Ma se dovessimo confrontare il latte di Alta qualità con un latte non etichettato o un latte etichettato ma proveniente da produzione non di alta qualità, saremo in gradi di distinguerli?

No, certo che no.

Ed è anche certo che il latte di Alta qualità alimentare non è sinonimo di latte buono da bere.

Spesso i grandi allevamenti utilizzano alimenti per gli animali che non consentono al latte di essere buono, se non dal punto di vista sanitario, mentre altri possono distinguersi, a parità di condizioni igienico sanitarie, per un’alimentazione animali di primo livello.

Erba fieno, cereali inseriti nelle dieta equilibrata e non appesantita da insilati o mangimi, sono gli ingredienti che possono fare la differenza. Assaggiare, bere un buon latte significa non solo scegliere un latta di Alta qualità ma pure conoscere da dove proviene quel latte.

E così, un latte non dichiarato di Alta qualità può essere più “buono” di quello  rispettoso del decreto 9 maggio 1991, n. 185.
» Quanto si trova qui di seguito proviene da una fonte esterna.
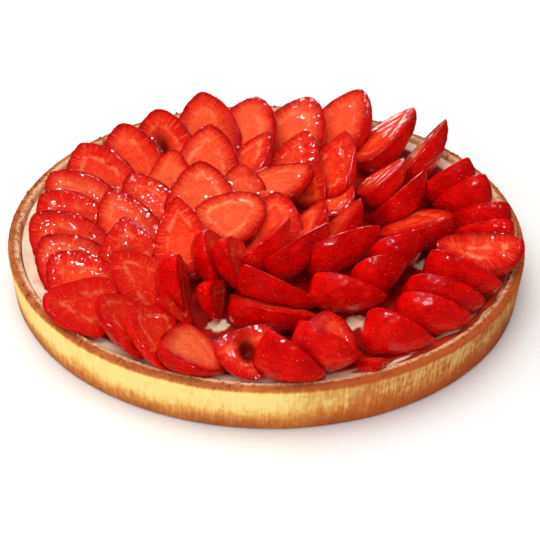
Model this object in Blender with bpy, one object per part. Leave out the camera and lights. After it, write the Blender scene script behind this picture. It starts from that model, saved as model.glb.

Insomma il consumatore tutto ciò non lo sa o peggio, non è nelle condizioni di porsi il problema, visto che per Alta qualità intende solo quella organolettica.
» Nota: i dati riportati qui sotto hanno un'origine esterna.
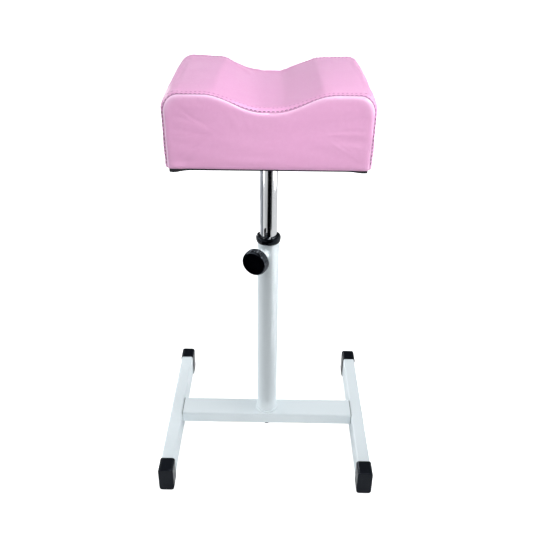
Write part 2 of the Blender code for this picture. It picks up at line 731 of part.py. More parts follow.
def add_dust_cover(turn_pivot):
    """Thin black cloth that closes the underside."""
    outline = rounded_rectangle(
        2 * (SEAM_HALF_AT_FOOT - DUST_COVER_INSET), 2 * (SEAM_DEPTH - DUST_COVER_INSET), BOARD_CORNER
    )
    top = CUSHION_BASE + DUST_COVER_THICKNESS
    cloth = add_object(
        "dust_cover",
        loft([ring(outline, CUSHION_BASE), ring(outline, top)]),
        BLACK_CLOTH,
        parent=turn_pivot,
    )
    hole = WOOD_SCREW_RADIUS + CLEARANCE
    drills = screw_hole_cutter(
        "dust_cover_holes", hole, CUSHION_BASE - OVERRUN, top + OVERRUN, turn_pivot
    )
    cut(cloth, drills)


def valley_share(across):
    """1 on the floor of the valley, 0 on the ridges, and a smooth slope between."""
    run = (abs(across) - VALLEY_FLOOR) / (VALLEY_REACH - VALLEY_FLOOR)
    return 0.5 * (1 + math.cos(math.pi * min(max(run, 0.0), 1.0)))


def seam_path():
    """The cradle's outline in (across, up), from the left fold over ridges and valley to the right fold."""
    fold_centre = (-SEAM_HALF_AT_FOOT + COVER_FOLD, COVER_BASE + COVER_FOLD)
    shoulder_centre = (-SEAM_HALF_AT_SHOULDER + SHOULDER_WIDTH, RIDGE_HEIGHT - SHOULDER_HEIGHT)
    half = arc(fold_centre, (COVER_FOLD, COVER_FOLD), 270, 180, FOLD_STEPS)
    foot = Vector(half[-1])
    shoulder = arc(shoulder_centre, (SHOULDER_WIDTH, SHOULDER_HEIGHT), 180, 90)
    for up in (BOARD_TOP, BOARD_TOP + CROWN_REACH):
        place = foot.lerp(Vector(shoulder[0]), (up - foot.y) / (shoulder[0][1] - foot.y))
        half.append((place.x, place.y))
    half += shoulder
    for step in range(WAVE_STEPS + 1):
        across = -VALLEY_REACH * (1 - step / WAVE_STEPS)
        half.append((across, RIDGE_HEIGHT - VALLEY_DEPTH * valley_share(across)))
    return half + [(-across, up) for across, up in reversed(half[:-1])]


def outward_normals(points):
    """At each point of a path, the way out, as long as moves both runs there by one. Outside is on the left."""
    normals = []
    for i in range(len(points)):
        sides = []
        for near, far in ((i - 1, i), (i, i + 1)):
            if 0 <= near and far < len(points):
                step = Vector(points[far]) - Vector(points[near])
                sides.append(Vector((-step.y, step.x)).normalized())
        bisector = sum(sides, Vector((0, 0))).normalized()
        normals.append(bisector / bisector.dot(sides[0]))
    return normals


def crown(up, share):
    """How far the cover swells past its seams: least at the seams and beside the board."""
    rise = min(max((up - BOARD_TOP) / CROWN_REACH, 0.0), 1.0)
    return CROWN * rise * (1 - abs(share) ** CROWN_POWER)


def swollen_path(points, share, inset):
    """The outline at one station between the seams, swollen by its crown and set in by the cover."""
    path = []
    for (across, up), outward in zip(points, outward_normals(points)):
        reach = crown(up, share) - inset
        path.append((across + outward.x * reach, up + outward.y * reach))
    return path


def surface(rows):
    """An open sheet through rows of points, each row as long as the next."""
    mesh = bmesh.new()
    corners = [[mesh.verts.new(point) for point in row] for row in rows]
    for near, far in zip(corners, corners[1:]):
        for i in range(len(near) - 1):
            mesh.faces.new((near[i], near[i + 1], far[i + 1], far[i]))
    return mesh


def thicken(item):
    """Gives a sheet of cover its thickness, inwards."""
    solidify = item.modifiers.new("thickness", "SOLIDIFY")
    solidify.thickness = COVER_THICKNESS
    solidify.offset = -1
    solidify.use_even_offset = True


def add_cover_band(turn_pivot):
    """One strip over the left side, the ridges and valley and the right side, turned in under the board."""
    seam = seam_path()
    turn_in = -SEAM_HALF_AT_FOOT + COVER_TURN_IN
    rows = []
    for share in BAND_SHARES:
        depth = share * BAND_HALF_DEPTH
        row = [(turn_in, COVER_BASE)] + swollen_path(seam, share, 0) + [(-turn_in, COVER_BASE)]
        rows.append([(across, depth, CUSHION_BASE + up) for across, up in row])
    band = surface(rows)
    band.normal_update()
    widest = max(band.faces, key=lambda face: face.calc_center_median().x)
    if widest.normal.x < 0:
        bmesh.ops.reverse_faces(band, faces=band.faces)
    thicken(add_object("cover_band", band, PINK_LEATHER, parent=turn_pivot))


def end_rings(outline, depth):
    """Rings of a bulged end from its outline inwards, as (ring, depth). Each stands further out than the last."""
    farthest = SEAM_HALF_AT_SHOULDER - RIDGE_HEIGHT / 2
    rings = []
    for share in PANEL_SHARES:
        inset = []
        for across, up in outline:
            middle_across = min(max(across, -farthest), farthest)
            middle_up = (RIDGE_HEIGHT - VALLEY_DEPTH * valley_share(middle_across)) / 2
            inward = Vector((middle_across - across, middle_up - up)) * share * PANEL_EDGE_SHARE
            inset.append((across + inward.x, up + inward.y))
        rings.append((inset, depth + PANEL_BULGE * math.sin(share * math.pi / 2)))
    return rings


def add_end_panels(turn_pivot):
    """Front and rear panels: bulged between their seams, with a strip turned in under the board."""
    for name, turn in (("cover_front_panel", 0), ("cover_rear_panel", math.pi)):
        panel = bmesh.new()
        loops = []
        for outline, depth in end_rings(seam_path(), SEAM_DEPTH):
            loops.append([panel.verts.new((across, -depth, CUSHION_BASE + up)) for across, up in outline])
        for near, far in zip(loops, loops[1:]):
            for i, corner in enumerate(near):
                j = (i + 1) % len(near)
                panel.faces.new((corner, far[i], far[j], near[j]))
        panel.faces.new(loops[-1])
        bmesh.ops.recalc_face_normals(panel, faces=panel.faces)
        if max(panel.faces, key=lambda face: face.calc_area()).normal.y > 0:
            bmesh.ops.reverse_faces(panel, faces=panel.faces)
        add_turn_in(panel, loops[0][0], loops[0][-1])
        item = add_object(name, panel, PINK_LEATHER, rotation=(0, 0, turn), parent=turn_pivot)
        thicken(item)


def add_turn_in(panel, left, right):
    """Splits the panel's lower edge clear of the band's own turn-in, and folds a strip under the board."""
    edge = panel.edges.get((left, right))
    clear = SEAM_HALF_AT_FOOT - COVER_TURN_IN - COVER_THICKNESS
    near, far = sorted(edge.verts, key=lambda corner: corner.co.x)
    span = far.co.x - near.co.x
    _, first = bmesh.utils.edge_split(edge, near, (-clear - near.co.x) / span)
    rest = panel.edges.get((first, far))
    _, second = bmesh.utils.edge_split(rest, first, 2 * clear / (far.co.x - first.co.x))
    inner = [panel.verts.new(corner.co + Vector((0, COVER_TURN_IN, 0))) for corner in (first, second)]
    strip = panel.faces.new((first, inner[0], inner[1], second))
    strip.normal_update()
    if strip.normal.z > 0:
        strip.normal_flip()


def add_foam(turn_pivot):
    """Cut foam block that fills the cover above the board, and bulges a little at both ends."""
    above_board = [point for point in seam_path() if point[1] > FOAM_BASE]
    outline = [(-SEAM_HALF_AT_FOOT, FOAM_BASE)] + above_board + [(SEAM_HALF_AT_FOOT, FOAM_BASE)]
    rings = []
    for share in FOAM_SHARES:
        section = swollen_path(outline, share, COVER_BUILD_UP)
        depth = share * BAND_HALF_DEPTH
        rings.append((section, depth))
    ends = end_rings(rings[0][0], BAND_HALF_DEPTH)[1:]
    stack = [(points, -depth) for points, depth in reversed(ends)] + rings + ends
    solid = loft([[Vector((x, depth, CUSHION_BASE + up)) for x, up in points] for points, depth in stack])
    add_object("foam_block", solid, FOAM, parent=turn_pivot)


def build():
    clear_scene()
    axis = (0, AXIS_Y, 0)
    clamp_origin = (0, AXIS_Y, CLAMP_HEIGHT)

    add_legs()
    add_crossbar()
    add_end_caps()
    add_mast()
    add_mast_foot()
    add_mast_fasteners()
    add_collar()
    add_clamp_boss()

    travel_pivot = add_pivot("clamp_travel", clamp_origin, clamp_rotation())
    knob_pivot = add_pivot("clamp_turn", (0, 0, 0), parent=travel_pivot)
    add_clamp(travel_pivot, knob_pivot)

    slide_pivot = add_pivot("height_slide", axis)
    swivel_pivot = add_pivot("post_swivel", (0, 0, 0), parent=slide_pivot)
    add_glide_bush(slide_pivot)
    add_post(swivel_pivot)
    add_mounting_plate(swivel_pivot)
    add_plate_screws(swivel_pivot)
    add_board(swivel_pivot)
    add_dust_cover(swivel_pivot)
    add_foam(swivel_pivot)
    add_cover_band(swivel_pivot)
    add_end_panels(swivel_pivot)


build()
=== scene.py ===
"""Looks of the pedicure footrest, in metres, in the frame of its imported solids."""

import json
import math

import bmesh
import bpy
import numpy as np
from mathutils import Matrix, Vector, noise


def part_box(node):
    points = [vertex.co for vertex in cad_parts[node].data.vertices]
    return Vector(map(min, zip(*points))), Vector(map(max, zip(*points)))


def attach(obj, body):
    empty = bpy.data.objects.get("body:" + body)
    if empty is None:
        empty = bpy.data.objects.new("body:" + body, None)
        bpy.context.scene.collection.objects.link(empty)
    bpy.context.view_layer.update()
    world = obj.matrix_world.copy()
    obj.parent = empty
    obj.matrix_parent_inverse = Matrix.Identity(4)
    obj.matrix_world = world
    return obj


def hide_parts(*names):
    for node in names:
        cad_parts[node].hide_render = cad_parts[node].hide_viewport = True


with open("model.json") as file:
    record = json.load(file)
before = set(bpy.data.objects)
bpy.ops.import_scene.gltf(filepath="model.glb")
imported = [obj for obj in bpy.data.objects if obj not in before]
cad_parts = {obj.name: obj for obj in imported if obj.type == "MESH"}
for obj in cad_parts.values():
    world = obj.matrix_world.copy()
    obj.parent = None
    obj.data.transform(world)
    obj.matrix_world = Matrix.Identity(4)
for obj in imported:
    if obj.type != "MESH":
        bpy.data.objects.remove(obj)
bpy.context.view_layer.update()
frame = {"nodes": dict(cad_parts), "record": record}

MM = 0.001
AXIS_Y = -0.005
IMAGE_WIDTH = 533
MICRONS = 1e6
CLAMP_ANGLE = 26.0
CLAMP_HEIGHT = 0.3439
KNOB_FACE = 47.0
MAST_RADIUS = 16.0
BOSS_RADIUS = 9.0
SCREW_RADIUS = 4.0
SCREW_PITCH = 1.25
SCREW_ENDS = (15.9, 37.9)
THREAD_DEPTH = 0.62
HEAD_FLATS = 13.0
HEAD_ENDS = (37.7, 43.0)
HEAD_CHAMFER = 0.5

# Camera, fitted to the photograph
FOCAL_PIXELS = 658.6
CAMERA_PLACE = (0.00823, -0.85704, 0.80848)
CAMERA_PITCH = 0.52402
CAMERA_YAW = -0.01249
CAMERA_ROLL = 0.0081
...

Ma di fronte a tanti prodotti caseari etichettati come derivati da latte di Alta qualità, come ci si deve comportare?

Alcune aziende, le più grandi, distinguono il prodotto “normale” da quello di Alta qualità con alcune avvertenze ben visibili negli espositori dei negozi. A volte le più vedibili distinguono i vari prodotti tramite involucri di colore diverso. E quindi il latte e i latticini “normali” sono per esempio confezionati in giallo e quelli di Alta qualità magari in blu. E’ un sistema che il consumatore, una volta capito il gioco, accetta e apprezza.

Quale latte utilizzare allora?

Se si considera che per ottenere le caratteristiche richieste dalle normative vi è un grande lavoro degli allevatori, si, certo, è un bene e anche un dovere consumare latte di Alta qualità, perché se le vendite vanno a deprezzare il latte “normale”, l’allevatore che non caratterizza il proprio latte ne è però stimolato.

Se invece si vuole utilizzare un latte di pregio, un latte che può soddisfare il gusto personale allora bisogna fare scelte diverse, leggere bene le etichette, vedere se sono dichiarate le origini, i sistemi di allevamento, i sistemi di alimentazione delle bovine e quant’altro possa farci capire la giusta provenienza del prodotto. E anche qui capita che alcune aziende preferiscono produrre latticini da latte di Alta qualità ed etichettarli come italiani, ovvero provenienti dalla nostra Penisola e magari esportare latticini da latte “normale”

E non vi è trucco perché le normative che regolamentano la filiera sono severe e se un latte o un formaggio sono prodotti e trasformati in Italia, dobbiamo davvero crederci.

Prediligere aziende locali che raccolgono il latte nelle stalle di nostra conoscenza e che trattano decorosamente gli animali e che li alimentano con fieno o magari erba verde del pascolo è utilissimo per la selezione di un prodotto,  e ci permette di bere un latte, sano e buono, a volte eccellente.